Нисколько не отдохнувшие, истрепанные, кое-как заштопанные – и снова в кровавое пекло. Ценой невероятного напряжения всех сил, но с задачей справились. Стояли, что называется, насмерть.
В. К. Это на территории нынешней Белгородской области?
М. А. Где-то на расстоянии примерно тридцати километров севернее Белгорода. Немцы уже двигались на Москву. Село Прохоровка, которое станет потом знаменитым после величайшего танкового сражения, было захвачено немцами.
Так вот, я в это время был переведен – этого мне давно хотелось – в артиллерию. Стал заместителем командира штабной артиллерийской батареи. Она находилась в распоряжении командующего артиллерией всей дивизии полковника Павлова, который есть у меня и в романе «Мой Сталинград», и в «Солдатах». Я его и там, и тут назвал, как он был, – полковник Павлов. Я его очень любил, и он меня тоже. А командовал этой батареей старший лейтенант Киселев – прекрасный, уже повоевавший парень. С ним я подружился, а потом – особенно крепко – с полковыми и дивизионными разведчиками.
Дело в том, что в какое-то время меня начальник политотдела дивизии направил в дивизионную газету заместителем редактора. Для меня это был удар, я очень не хотел уходить с переднего края. Но вот тут подружился с разведчиками. И как раз командир дивизии или штаб армии потребовал от дивизионных наших разведчиков пробраться в глубокий тыл к немцам. Я таким образом оказался вместе с разведчиками. Пошел с ними. Это все довольно подробно описано в романе «Солдаты».
В. К. В том художественном описании много документального?

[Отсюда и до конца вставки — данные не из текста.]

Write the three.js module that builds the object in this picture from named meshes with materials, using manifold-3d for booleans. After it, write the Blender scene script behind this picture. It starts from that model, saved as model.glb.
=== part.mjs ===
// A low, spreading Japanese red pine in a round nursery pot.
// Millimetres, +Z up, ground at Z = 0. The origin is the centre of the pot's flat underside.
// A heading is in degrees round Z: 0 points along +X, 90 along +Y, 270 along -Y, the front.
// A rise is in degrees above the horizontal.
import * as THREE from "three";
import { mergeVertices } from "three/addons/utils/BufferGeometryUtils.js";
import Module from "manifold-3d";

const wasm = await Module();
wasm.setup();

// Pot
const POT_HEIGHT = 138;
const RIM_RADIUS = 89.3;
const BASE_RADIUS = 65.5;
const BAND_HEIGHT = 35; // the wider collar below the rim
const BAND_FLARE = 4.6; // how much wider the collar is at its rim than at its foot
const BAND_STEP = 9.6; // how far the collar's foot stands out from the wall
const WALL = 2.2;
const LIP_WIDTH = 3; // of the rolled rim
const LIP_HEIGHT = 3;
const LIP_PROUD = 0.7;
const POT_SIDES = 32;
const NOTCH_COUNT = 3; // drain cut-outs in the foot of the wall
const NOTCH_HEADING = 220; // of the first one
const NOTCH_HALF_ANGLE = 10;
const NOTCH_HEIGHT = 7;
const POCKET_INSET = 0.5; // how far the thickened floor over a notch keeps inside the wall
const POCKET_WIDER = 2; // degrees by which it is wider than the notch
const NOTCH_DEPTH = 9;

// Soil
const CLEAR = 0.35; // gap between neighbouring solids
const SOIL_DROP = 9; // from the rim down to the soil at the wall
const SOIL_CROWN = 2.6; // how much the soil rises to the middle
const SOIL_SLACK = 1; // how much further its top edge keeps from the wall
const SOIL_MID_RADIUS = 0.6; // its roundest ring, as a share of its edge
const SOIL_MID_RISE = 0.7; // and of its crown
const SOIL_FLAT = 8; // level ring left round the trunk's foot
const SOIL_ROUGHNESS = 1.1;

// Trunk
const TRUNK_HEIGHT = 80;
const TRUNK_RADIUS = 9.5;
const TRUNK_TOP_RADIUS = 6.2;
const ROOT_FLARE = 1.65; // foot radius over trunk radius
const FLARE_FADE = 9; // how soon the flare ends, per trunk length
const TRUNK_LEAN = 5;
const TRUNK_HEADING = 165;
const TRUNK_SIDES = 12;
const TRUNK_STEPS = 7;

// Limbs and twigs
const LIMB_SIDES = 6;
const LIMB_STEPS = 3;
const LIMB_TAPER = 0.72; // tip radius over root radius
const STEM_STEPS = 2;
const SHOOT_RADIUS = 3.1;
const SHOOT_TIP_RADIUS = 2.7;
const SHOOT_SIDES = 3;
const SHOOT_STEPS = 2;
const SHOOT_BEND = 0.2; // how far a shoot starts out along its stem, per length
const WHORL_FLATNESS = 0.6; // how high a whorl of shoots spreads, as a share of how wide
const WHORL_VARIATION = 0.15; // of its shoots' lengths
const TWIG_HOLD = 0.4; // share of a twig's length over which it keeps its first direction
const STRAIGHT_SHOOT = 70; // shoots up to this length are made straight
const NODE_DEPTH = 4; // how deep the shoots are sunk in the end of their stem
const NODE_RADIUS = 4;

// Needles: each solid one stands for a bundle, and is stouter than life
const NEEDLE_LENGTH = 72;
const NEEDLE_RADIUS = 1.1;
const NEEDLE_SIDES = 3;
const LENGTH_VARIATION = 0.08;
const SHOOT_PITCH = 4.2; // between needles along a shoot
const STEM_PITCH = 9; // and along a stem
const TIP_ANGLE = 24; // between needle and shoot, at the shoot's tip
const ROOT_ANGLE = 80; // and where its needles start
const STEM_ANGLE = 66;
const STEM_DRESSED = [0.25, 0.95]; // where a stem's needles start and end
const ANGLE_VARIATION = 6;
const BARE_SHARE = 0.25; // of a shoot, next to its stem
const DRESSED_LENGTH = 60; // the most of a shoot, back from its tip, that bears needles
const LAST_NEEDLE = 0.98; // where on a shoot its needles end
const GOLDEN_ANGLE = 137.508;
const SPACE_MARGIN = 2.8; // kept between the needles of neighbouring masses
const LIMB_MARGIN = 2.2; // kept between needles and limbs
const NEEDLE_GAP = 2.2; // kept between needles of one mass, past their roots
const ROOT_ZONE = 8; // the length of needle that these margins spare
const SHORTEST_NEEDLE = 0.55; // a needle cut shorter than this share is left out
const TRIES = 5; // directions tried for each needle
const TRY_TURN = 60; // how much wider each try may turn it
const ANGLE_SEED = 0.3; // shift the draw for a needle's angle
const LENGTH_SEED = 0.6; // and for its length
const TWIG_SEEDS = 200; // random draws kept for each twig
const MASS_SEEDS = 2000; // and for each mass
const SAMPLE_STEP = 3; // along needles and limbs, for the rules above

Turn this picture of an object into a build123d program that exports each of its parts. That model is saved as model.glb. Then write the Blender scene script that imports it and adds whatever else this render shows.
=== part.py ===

М. А. Много. Мы переправлялись на противоположный берег Донца, и наша разведка не боялась приходить к старикам в занятые немцами села и деревни. Фактически рискуя жизнью, рассказывали нам местные жители о количестве немецких танков, описывали их вид, указывали рощи, где танки стоят. Известно уже было, что немцы скапливают новую технику, и задача была – максимально все возможное про нее узнать. Про эти самые «тигры», «пантеры». Например, мы вымеряли ширину гусениц по следам и так далее.